How is it that beings without reason recognize, while reason is blind? To find answers to these questions, we should return once more with the Fathers of the Church to that first Christmas. Who recognized? And who did not? And why did this happen?

Well, someone who did not recognize was Herod.

He understood nothing when he was told of the Baby. On the contrary, he was blinded even more by his thirst for power and his consequent mania for persecution (Matthew 2:3). And “along with him, all Jerusalem” did not recognize. Neither did the educated, the scholars of Scripture, the specialists of interpretation who knew the exact and correct biblical passage and still understood nothing (Matthew 2:6). Instead, those who recognized were “the ox and the donkey” — that is, in comparison to those exalted persons: the shepherds, the Magi, Mary and Joseph.

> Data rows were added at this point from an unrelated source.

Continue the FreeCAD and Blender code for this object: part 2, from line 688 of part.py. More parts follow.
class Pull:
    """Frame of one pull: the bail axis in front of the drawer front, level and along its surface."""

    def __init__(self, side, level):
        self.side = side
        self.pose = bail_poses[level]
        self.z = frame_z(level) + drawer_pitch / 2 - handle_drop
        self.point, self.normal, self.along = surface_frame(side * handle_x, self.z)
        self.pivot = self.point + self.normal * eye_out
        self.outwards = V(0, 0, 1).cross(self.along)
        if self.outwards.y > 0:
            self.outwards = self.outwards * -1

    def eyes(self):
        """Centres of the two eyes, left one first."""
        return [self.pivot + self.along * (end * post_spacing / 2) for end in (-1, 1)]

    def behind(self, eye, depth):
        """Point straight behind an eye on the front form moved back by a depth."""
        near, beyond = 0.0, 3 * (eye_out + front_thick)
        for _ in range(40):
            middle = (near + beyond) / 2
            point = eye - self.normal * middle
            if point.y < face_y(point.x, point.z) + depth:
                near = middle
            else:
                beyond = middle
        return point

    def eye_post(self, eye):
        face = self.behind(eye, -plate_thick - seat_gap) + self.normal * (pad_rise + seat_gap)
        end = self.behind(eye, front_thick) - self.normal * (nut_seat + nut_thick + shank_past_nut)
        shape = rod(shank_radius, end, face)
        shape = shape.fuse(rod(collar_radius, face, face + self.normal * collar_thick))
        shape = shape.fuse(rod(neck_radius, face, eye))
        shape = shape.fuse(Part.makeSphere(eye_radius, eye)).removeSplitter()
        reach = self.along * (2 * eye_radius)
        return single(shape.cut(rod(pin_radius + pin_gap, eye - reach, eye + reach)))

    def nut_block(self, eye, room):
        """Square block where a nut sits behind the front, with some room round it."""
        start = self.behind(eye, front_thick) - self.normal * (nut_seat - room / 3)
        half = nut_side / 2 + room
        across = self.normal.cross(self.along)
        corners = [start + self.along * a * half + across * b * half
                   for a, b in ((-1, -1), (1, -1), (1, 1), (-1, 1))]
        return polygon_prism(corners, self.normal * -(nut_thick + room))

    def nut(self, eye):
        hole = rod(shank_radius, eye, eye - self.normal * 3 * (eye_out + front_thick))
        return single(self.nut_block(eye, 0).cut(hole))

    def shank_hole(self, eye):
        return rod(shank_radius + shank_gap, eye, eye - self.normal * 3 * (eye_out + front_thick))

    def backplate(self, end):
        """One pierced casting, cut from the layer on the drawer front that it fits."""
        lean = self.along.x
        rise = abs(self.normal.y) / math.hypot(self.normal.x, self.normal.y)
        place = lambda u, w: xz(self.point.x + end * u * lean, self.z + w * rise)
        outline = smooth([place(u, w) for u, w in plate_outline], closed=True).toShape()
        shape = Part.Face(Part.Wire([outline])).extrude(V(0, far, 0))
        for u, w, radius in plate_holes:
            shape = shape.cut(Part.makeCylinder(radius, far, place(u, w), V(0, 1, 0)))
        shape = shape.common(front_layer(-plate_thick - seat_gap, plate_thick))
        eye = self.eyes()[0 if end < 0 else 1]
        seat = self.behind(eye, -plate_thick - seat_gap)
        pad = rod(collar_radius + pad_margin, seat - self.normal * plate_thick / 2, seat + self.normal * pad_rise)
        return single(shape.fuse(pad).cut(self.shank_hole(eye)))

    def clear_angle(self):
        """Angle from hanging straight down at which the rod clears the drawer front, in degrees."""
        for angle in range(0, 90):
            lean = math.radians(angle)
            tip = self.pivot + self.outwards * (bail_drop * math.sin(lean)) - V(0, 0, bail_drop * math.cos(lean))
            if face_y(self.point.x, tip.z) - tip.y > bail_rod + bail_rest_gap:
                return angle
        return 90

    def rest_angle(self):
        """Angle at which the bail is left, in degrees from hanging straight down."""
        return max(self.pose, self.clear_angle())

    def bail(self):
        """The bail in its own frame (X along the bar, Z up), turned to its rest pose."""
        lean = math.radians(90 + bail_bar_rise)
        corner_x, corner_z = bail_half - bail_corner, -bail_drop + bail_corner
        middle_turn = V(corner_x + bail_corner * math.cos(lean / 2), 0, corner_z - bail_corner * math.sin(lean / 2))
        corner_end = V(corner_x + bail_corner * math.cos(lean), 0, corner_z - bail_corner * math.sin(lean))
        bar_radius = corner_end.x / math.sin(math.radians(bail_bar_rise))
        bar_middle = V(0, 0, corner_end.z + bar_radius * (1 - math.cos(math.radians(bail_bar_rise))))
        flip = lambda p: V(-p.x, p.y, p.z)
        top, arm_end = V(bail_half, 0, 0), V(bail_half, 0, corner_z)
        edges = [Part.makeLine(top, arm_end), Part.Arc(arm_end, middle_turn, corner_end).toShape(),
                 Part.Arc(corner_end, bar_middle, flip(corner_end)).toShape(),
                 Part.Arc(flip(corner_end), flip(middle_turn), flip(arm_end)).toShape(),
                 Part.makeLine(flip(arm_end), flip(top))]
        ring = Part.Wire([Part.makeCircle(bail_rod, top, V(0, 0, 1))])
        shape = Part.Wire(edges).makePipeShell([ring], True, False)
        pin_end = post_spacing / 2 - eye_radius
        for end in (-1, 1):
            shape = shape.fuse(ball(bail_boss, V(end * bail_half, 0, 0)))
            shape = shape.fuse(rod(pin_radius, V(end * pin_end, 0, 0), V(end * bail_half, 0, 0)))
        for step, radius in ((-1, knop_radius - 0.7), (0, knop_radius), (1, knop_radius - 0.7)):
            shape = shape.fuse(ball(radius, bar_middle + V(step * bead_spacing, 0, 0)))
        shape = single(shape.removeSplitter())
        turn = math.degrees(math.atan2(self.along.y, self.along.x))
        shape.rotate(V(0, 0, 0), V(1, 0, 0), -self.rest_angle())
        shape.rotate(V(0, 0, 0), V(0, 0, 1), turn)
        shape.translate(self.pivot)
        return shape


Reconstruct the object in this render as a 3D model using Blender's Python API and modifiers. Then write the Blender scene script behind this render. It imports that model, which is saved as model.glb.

Could it have been otherwise?

The cave stall, where the Baby lay, was not inhabited by refined persons; it was, in fact, the home of the ox and the donkey. And what is our position? Are we very far from that stall precisely because we are too refined and intelligent? Have we not lost ourselves in scholarly biblical exegesis in an attempt to demonstrate the historical authenticity, or lack of it, of a certain passage, to the point of becoming blind to the Baby and not to see anything more of him? Don’t we perhaps live too much in “Jerusalem,” closed in on ourselves, in our self-sufficiency, our fear of persecution, such that we are no longer able to perceive in the night the voices of angels so that we may join them in adoring him?

On the Holy Night, the faces of the ox and the donkey remind us of the question: My people do not understand; do you understand the voice of your Lord? When we place the figurines in our Christmas crèche, we should pray to God to grant to our hearts that simplicity that recognizes the Lord in the Baby, as Francis once did in Greccio.

Then we may experience what Tommaso da Celano — almost with the same words Luke used about the shepherds on that first Christmas (Luke 2:20) — said about the participants of that midnight Mass in Greccio: And everyone went home, filled with joy.